Poetry is most often experienced unintentionally at private ceremonies such as weddings and funerals, with eighty percent of the potential audience and more than ninety percent of the current audience reporting that they’ve been exposed to poetry at one of these private occasions.
— Poetry in America Study commissioned by the Poetry Foundation

The Backstory
“There may not be a boy scout badge for poetry, Jimmy. But you’ll know, and I’ll know, that you have one.”
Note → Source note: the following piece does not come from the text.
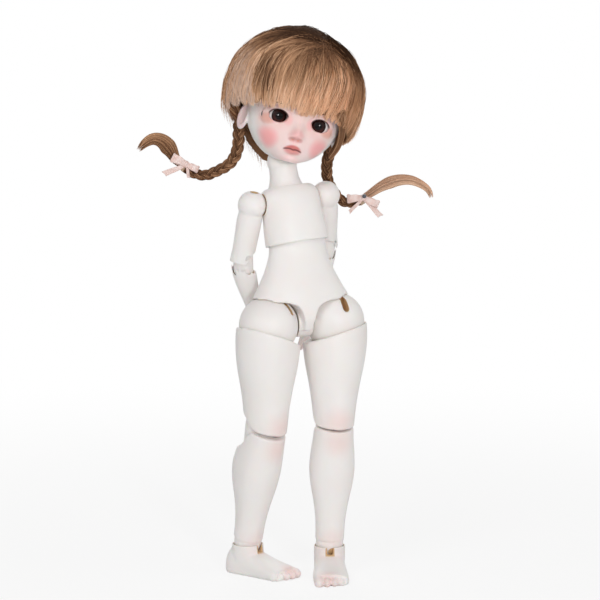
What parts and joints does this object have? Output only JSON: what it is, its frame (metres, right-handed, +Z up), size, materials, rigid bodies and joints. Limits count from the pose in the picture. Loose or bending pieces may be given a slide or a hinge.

One of my favorite childhood memories is sitting on the floor with my baby sisters (then ages 2 & 3), listening to my father’s deep voice as he read to us from Winnie the Pooh and Charlotte’s Web. He had been a Lt. Col in the Army Corps of Engineers during WWII and the Korean War, and he loved the army, his family, golf, reading to his children and poetry.
Later, when I joined the Cub Scouts, Dad, ever the military leader, became the city Pack Cubmaster. I dutifully started my collection of merit badges. Astronomy, First Aid to Animals, and Knot Tying were my favorites. One evening — by this time, we’d graduated to Robert Frost and David Copperfield — I asked if there a merit badge for poetry.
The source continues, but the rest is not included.